## BEGIN

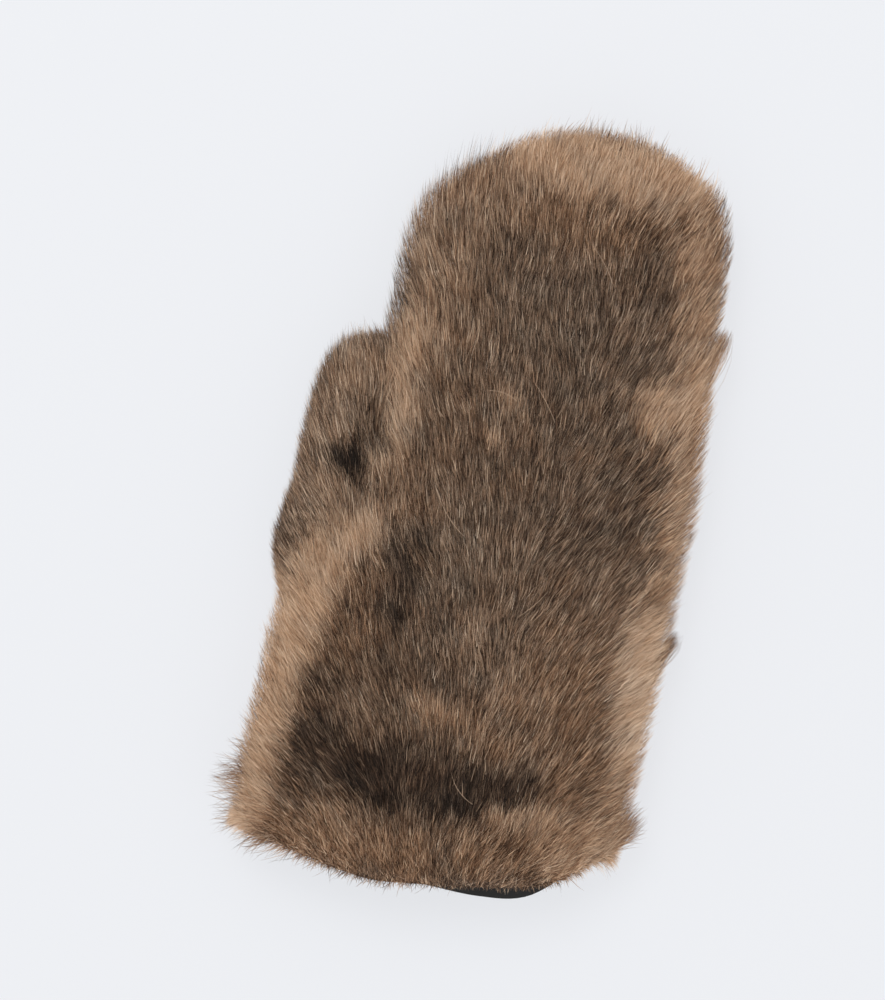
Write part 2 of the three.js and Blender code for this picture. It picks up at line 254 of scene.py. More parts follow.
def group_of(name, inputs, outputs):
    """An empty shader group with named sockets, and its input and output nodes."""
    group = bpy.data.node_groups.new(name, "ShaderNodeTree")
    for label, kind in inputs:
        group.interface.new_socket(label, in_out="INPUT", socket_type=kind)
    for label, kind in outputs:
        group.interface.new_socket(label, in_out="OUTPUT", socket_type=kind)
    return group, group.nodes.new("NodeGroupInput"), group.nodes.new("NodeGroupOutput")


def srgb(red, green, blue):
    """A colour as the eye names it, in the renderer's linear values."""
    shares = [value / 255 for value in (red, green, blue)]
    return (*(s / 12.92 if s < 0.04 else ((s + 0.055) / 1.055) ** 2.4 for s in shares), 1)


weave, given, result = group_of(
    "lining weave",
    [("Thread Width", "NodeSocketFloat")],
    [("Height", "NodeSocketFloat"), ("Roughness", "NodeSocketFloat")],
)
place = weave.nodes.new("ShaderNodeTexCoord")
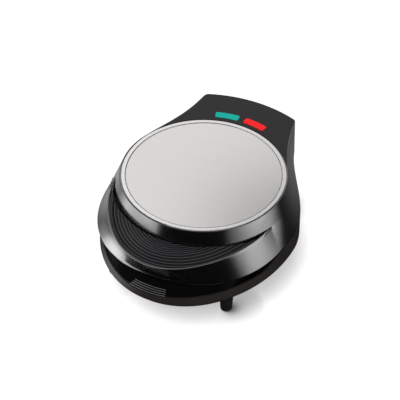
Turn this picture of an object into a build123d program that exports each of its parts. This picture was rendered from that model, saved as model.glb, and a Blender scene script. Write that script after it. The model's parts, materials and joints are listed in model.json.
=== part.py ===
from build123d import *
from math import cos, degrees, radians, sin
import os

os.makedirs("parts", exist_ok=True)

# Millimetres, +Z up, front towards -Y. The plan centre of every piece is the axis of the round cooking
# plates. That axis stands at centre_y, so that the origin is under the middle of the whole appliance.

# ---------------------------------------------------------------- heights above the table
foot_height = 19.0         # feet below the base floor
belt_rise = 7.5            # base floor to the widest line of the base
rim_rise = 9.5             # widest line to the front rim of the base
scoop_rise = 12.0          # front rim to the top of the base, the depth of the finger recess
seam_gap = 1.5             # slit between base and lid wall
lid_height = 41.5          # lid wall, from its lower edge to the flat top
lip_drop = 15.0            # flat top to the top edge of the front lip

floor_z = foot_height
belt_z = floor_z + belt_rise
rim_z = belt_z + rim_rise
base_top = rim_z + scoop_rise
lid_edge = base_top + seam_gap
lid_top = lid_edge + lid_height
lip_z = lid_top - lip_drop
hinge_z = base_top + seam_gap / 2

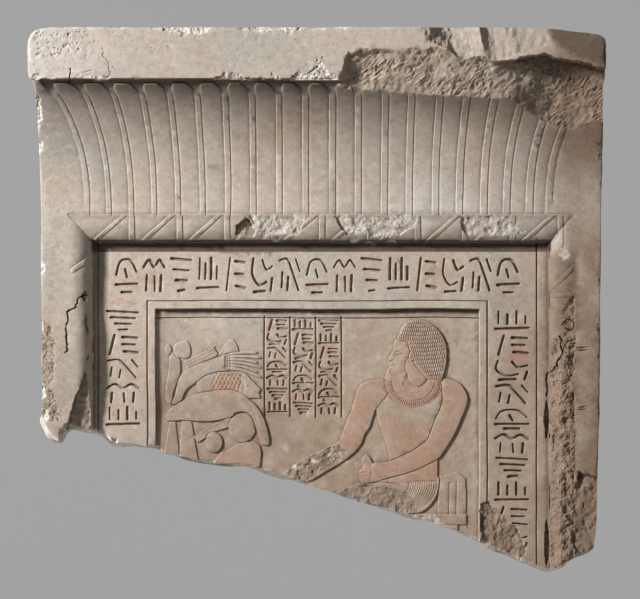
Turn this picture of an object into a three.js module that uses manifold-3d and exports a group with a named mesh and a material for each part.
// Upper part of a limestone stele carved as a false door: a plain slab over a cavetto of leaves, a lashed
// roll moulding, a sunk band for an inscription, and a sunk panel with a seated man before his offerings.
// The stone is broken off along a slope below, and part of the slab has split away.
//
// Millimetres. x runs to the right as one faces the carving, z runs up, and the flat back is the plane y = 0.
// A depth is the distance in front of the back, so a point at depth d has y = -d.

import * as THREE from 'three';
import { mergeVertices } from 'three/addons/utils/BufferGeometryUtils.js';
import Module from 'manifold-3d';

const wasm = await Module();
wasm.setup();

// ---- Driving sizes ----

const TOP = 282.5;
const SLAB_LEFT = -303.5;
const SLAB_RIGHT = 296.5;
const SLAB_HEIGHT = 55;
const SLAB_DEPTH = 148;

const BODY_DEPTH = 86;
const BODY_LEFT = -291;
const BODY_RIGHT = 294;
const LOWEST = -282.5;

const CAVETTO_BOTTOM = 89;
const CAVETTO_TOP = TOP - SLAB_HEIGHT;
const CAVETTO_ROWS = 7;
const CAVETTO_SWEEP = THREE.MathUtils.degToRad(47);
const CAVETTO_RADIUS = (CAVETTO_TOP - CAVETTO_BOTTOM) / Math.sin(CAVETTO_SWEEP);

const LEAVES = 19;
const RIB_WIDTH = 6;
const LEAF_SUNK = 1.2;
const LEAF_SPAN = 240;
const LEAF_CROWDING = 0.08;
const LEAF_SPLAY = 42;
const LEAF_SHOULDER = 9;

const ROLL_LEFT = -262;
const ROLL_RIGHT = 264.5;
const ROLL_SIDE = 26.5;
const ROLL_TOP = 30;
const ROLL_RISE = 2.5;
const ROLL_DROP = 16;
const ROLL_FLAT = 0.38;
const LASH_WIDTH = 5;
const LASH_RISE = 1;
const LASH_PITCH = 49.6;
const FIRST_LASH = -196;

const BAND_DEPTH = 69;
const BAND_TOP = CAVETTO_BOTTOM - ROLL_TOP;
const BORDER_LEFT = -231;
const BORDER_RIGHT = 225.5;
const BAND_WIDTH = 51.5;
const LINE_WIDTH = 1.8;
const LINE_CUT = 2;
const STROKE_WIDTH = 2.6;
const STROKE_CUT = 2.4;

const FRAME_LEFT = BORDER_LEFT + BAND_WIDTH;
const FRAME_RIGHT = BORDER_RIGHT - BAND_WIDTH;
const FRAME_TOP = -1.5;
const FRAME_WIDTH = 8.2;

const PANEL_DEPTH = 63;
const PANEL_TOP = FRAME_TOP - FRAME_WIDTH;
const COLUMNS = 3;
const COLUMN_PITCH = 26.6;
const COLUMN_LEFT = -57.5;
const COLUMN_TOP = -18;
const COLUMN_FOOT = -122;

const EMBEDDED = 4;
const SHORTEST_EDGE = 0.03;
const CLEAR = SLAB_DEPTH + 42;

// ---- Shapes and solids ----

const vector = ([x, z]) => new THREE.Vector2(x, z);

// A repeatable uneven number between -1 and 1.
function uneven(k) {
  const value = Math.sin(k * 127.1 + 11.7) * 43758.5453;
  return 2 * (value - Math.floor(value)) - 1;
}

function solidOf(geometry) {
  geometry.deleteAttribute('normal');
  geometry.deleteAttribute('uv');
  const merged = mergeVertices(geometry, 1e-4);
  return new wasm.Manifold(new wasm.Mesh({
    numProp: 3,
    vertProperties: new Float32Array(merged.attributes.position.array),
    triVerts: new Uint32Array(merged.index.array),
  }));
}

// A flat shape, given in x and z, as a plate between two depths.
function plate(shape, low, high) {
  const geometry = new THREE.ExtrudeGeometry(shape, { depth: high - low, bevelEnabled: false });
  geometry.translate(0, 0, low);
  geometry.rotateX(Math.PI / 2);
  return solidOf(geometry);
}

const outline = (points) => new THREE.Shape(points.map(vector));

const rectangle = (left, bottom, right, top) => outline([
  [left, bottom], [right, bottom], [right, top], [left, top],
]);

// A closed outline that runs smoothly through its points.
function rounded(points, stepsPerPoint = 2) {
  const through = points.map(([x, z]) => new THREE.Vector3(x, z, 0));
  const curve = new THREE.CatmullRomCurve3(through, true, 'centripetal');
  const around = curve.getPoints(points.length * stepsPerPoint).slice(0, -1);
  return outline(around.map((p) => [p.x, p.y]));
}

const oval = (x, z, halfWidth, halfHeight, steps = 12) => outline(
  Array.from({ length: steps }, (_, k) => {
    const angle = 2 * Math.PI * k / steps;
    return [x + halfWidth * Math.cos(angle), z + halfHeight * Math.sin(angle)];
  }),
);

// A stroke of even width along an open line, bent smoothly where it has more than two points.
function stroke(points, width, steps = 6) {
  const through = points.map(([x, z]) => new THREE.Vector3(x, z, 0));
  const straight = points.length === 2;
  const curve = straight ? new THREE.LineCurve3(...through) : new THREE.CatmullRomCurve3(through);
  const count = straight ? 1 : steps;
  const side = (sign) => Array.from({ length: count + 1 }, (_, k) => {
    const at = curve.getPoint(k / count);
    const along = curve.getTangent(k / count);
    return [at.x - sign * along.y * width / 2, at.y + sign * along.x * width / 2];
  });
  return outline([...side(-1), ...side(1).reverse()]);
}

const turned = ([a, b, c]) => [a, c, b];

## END

*AIM:*
Identify and list each line with the word "named".

*TASK SOLUTION:*
    """An empty shader group with named sockets, and its input and output nodes."""
Turn this picture of an object into a three.js module that uses manifold-3d and exports a group with a named mesh and a material for each part.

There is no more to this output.